Little by little I cam to realize the the strange irony of events. I had always imagined Paradise as a kind of library. Others think of a garden or of a palace. There I was, the center, in a way, of nine hundred thousand books in various languages, but I found I could barely make out the title pages and the spines. . . . I remembered a sentence from Rudolf Steiner, in his books on anthroposophy, which was the name he gave to his theosophy. He said that when something ends, we must think that something begins. His advice is salutory, but the execution is difficult, for we only know what we have lost, not what we will gain. We have a very precise image--an image at times shameless--of what we have lost, but we are ignorant of what may follow or replace it.
Borges's philosophical take is helpful. More restorative, perhaps, was a rainy autumn Sunday of sipping cider, sitting by the fire, and reading for hours. It's reminded me that no sensible reader is on a quest for completeness; this is an endless task. In The Library at Night, Alberto Manguel describes it well:
{M]ore than anything else, the LIbrary of Alexandria was a place of memory, of necessarily imperfect memory. . . . Honouring Alexandria's remote purpose, all subsequent libraries, however ambitious, have acknowledged this piecemeal pnemonic function. The existence of any library, even mine, allows readers a sense of what their craft is truly about, a craft that struggles against the stringencies of time by bringing fragments of the past into their present.
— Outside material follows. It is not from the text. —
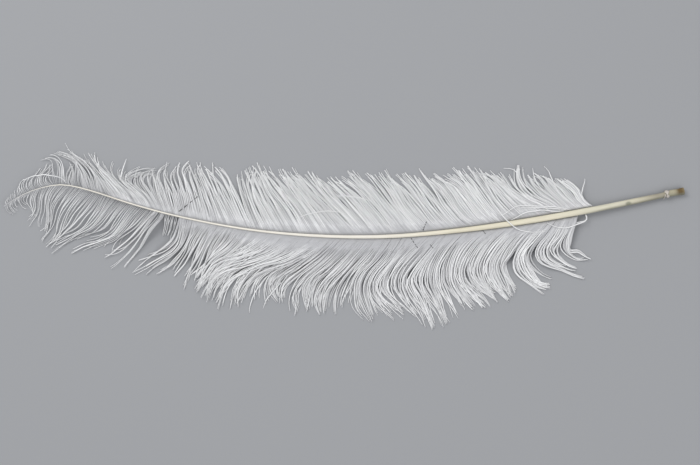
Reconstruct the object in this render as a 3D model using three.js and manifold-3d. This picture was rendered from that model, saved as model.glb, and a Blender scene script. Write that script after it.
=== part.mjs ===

It grants them a glimpse, however secret or distant, into the minds of other human beings, and allows them a certain knowledge of their own condition through the stories stored here for their perusal. Above all, it tells readers that their craft consists of the power to remember, actively, through the prompt of the page, selected moments of the human experience.
The task is endless, and so are the satisfactions.

Saturday, April 11, 2009

"The truth is that I have no revelations to offer," or, Going back to Borges



{Photo by rocketlass.}

A critic can feel he's done his job well when he sends you back to a favorite author, inspired by and armed with fresh insight. Jeremy at Readin has done just that with a recent series of brief, thoughtful posts on a series of lectures delivered by Borges in the 1970s; Borges fans should start here, then scroll through the next couple of weeks of Jeremy's posts.
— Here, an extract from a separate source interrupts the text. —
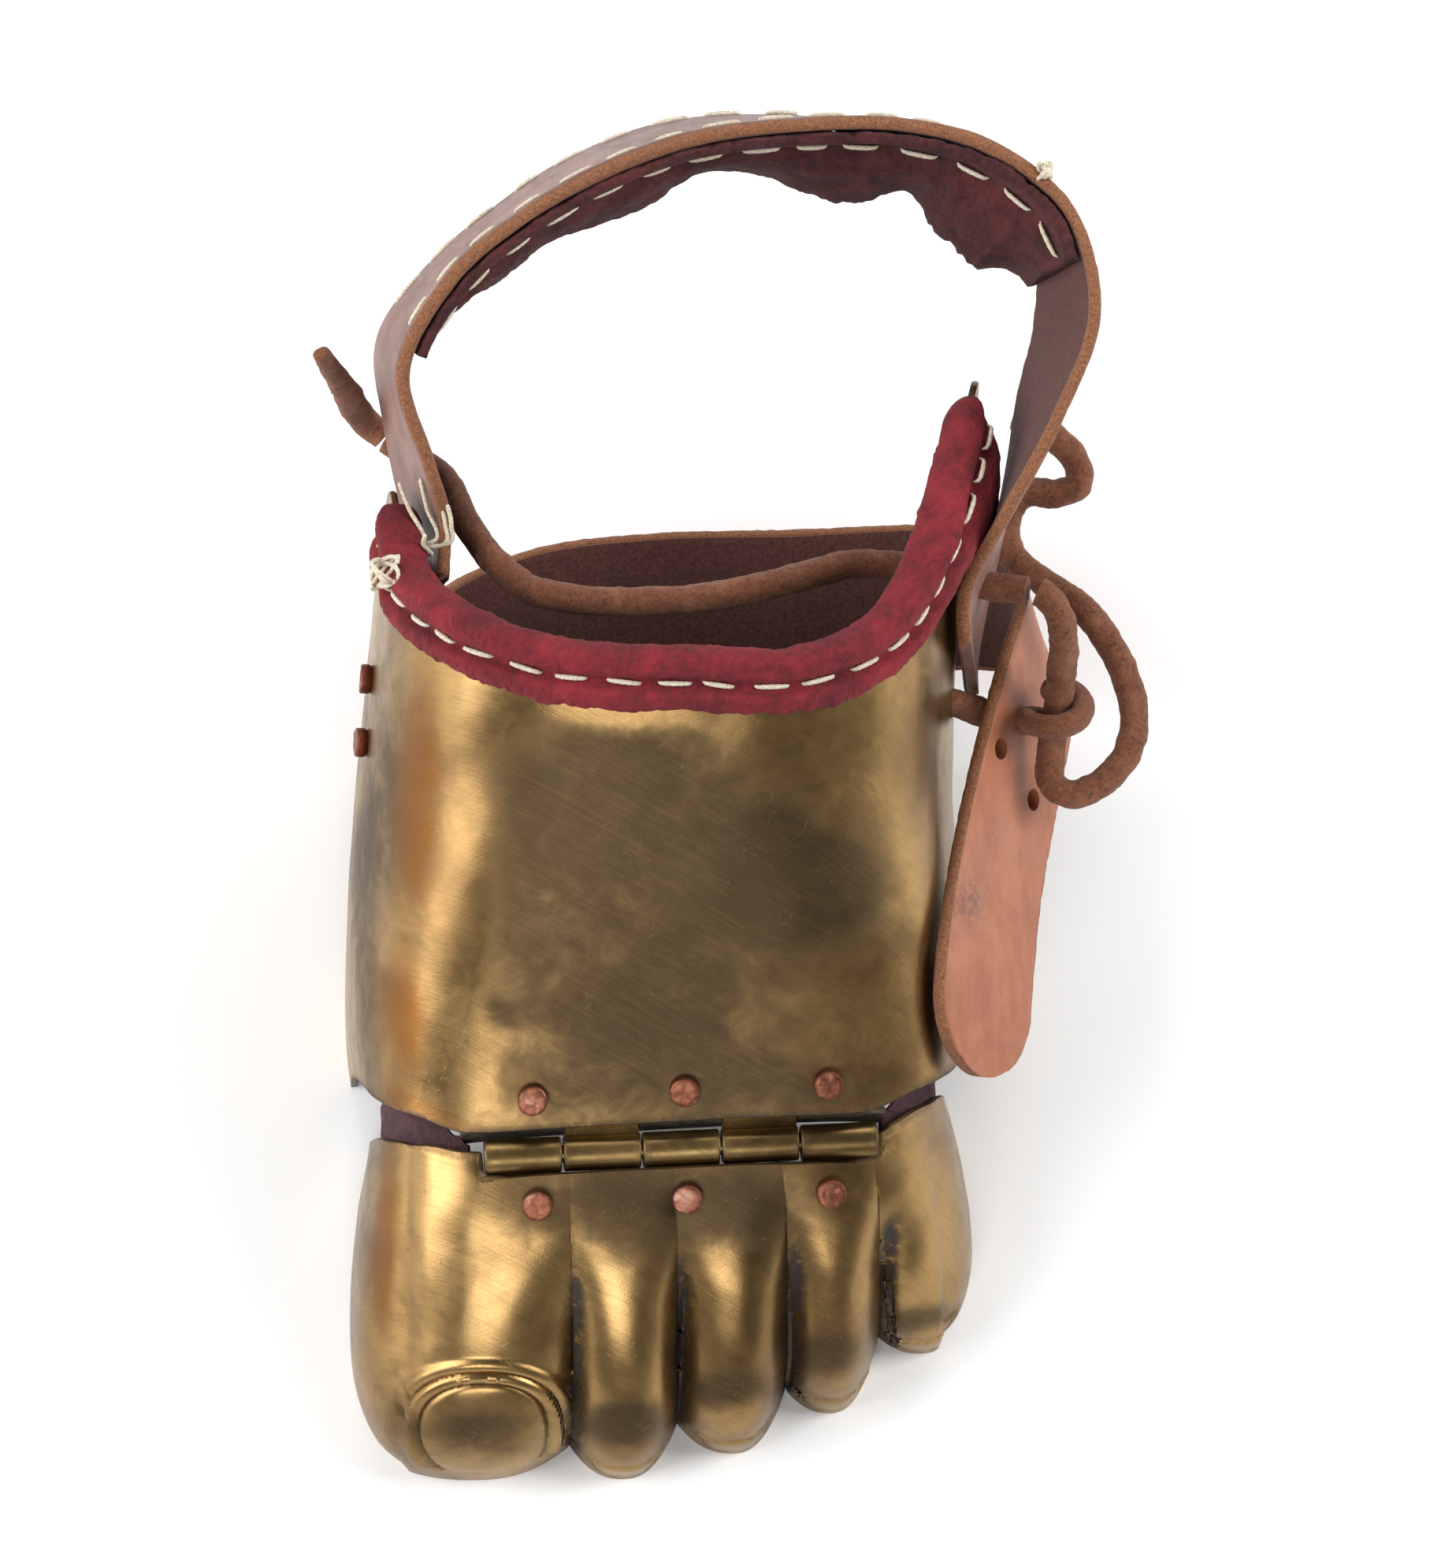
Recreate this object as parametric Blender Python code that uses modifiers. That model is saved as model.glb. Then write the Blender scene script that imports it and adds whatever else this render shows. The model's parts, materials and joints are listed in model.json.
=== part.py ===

He's sent me back to Borges's Seven Nights (1980), which collects seven lectures delivered by Borges in Buenos Aires in 1977; given my preoccupation with dreams, I turned immediately to the lecture on nightmares. While family commitments will keep me from writing a full post this weekend, I want at least to share this passage, in which Borges simultaneously conveys and analyzes the creepiness of a particular nightmare:
I remember a certain nightmare I had. It took place, I know, on the Calle Serrano, I think at the corner of Serrano and Soler. It did not look like Serrano and Soler--the landscape was quite different--but I knew that I was on the old Calle Serrano in the Palermo district. I met a friend, a friend I do not know; I saw him, and he was much changed. I had never seen his face before, but I knew his face could not be like that. He was much changed, and very sad. His face was marked by troubles, by illness, perhaps by guilt. e had his right hand inside his jacket. I couldn't see the hand, which he kept hidden over his heart. I embraced him and felt that I had to help him. "But, my poor Fulano, what has happened? How changed you are?" "Yes," he answered, "I am much changed." Slowly, he withdrew his hand. I could see that it was the claw of a bird.
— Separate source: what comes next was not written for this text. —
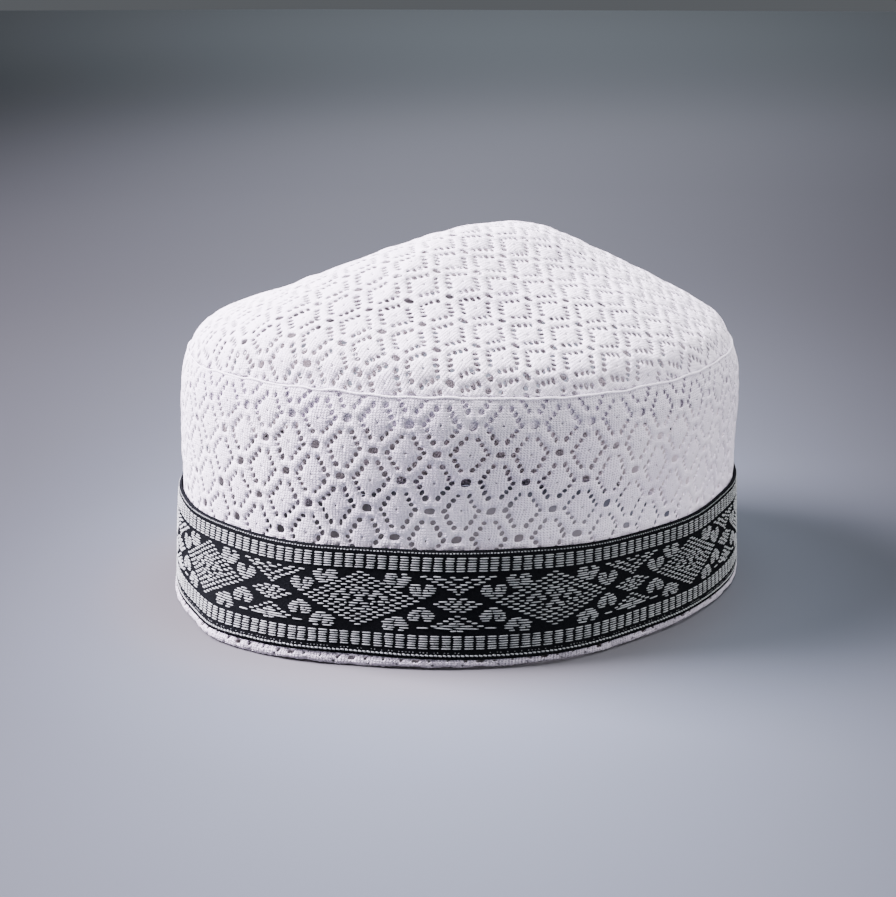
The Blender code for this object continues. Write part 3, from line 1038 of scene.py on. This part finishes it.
def make_ribbon_ground():
    """The ribbon itself: turned in at its very edges, with a low ridge beside each."""
    width = RIBBON_TOP - RIBBON_BOTTOM

    def place(turn, part):
        depth = width * (1 - part)
        from_edge = np.minimum(depth, width - depth)
        outward = 0.0
        for ridge in RIBBON_RIDGES:
            outward = outward + ridge.height * np.exp(-(((from_edge - ridge.place) / ridge.reach) ** 2))
        return ribbon_drape(turn * RIBBON_OVAL.girth, depth, outward)

    size = (RIBBON_OVAL.girth, width)
    ground = ring_mesh("ribbon_ground", 480, 64, place, material=RIBBON_WEAVE, size=size)
    return thicken(ground, RIBBON_THICKNESS)


Thread = namedtuple("Thread", "along depth length width lift tilt shade")


def motif_threads(spans, middle, depth, chance, side=1, upright=1, pitch=FLOAT_ROW):
    """Threads for one motif, mirrored left to right by side and top to bottom by upright."""
    threads = []
    for span in spans:
        low, high = sorted((side * span.start, side * span.end))
        row = depth + upright * span.row * pitch
        tilt = chance.normal(0, ROW_TILT)
        parts = [(low, high)]
        if high - low > FLOAT_LONGEST:
            split = low + (high - low) * chance.uniform(*PARTED_AT)
            parts = [(low, split - FLOAT_PARTING), (split + FLOAT_PARTING, high)]
        for start, end in parts:
            length = end - start + chance.normal(0, FLOAT_STRAY.length)
            threads.append(Thread(
                middle + (start + end) / 2 + chance.normal(0, FLOAT_STRAY.along),
                row + chance.normal(0, FLOAT_STRAY.depth), max(length, FLOAT_SHORTEST), FLOAT_WIDTH,
                FLOAT_LIFT, tilt + chance.normal(0, FLOAT_STRAY.tilt), chance.uniform(*FLOAT_SHADES),
            ))
    return threads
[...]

The strange thing is that from the beginning the man had his hand hidden. Without knowing it, I had paved the way for that invention: that the man had the claw of a bird and that I would see the terrible change, the terrible misfortune, that he was turning into a bird. It also happens in dreams that are not nightmares: they ask us something, and we don't know how to answer; they give us the answer, and we are astonished. The answer may be absurd, but in the dream it is exactly right. Everything has been prepared. I have come to the conclusion, though it may not be scientific, that dreams are the most ancient aesthetic activity.
There's so much to like here: the dream itself; the dream-language description of the friend as "a friend I do not know"; and, most interesting, Borges's easy isolation of the self-deceiving role of surprise in dreams, and its relationship to the tug between expectation and surprise in external narrative. I'll be thinking about this--and about ghost stories--when I head to bed tonight.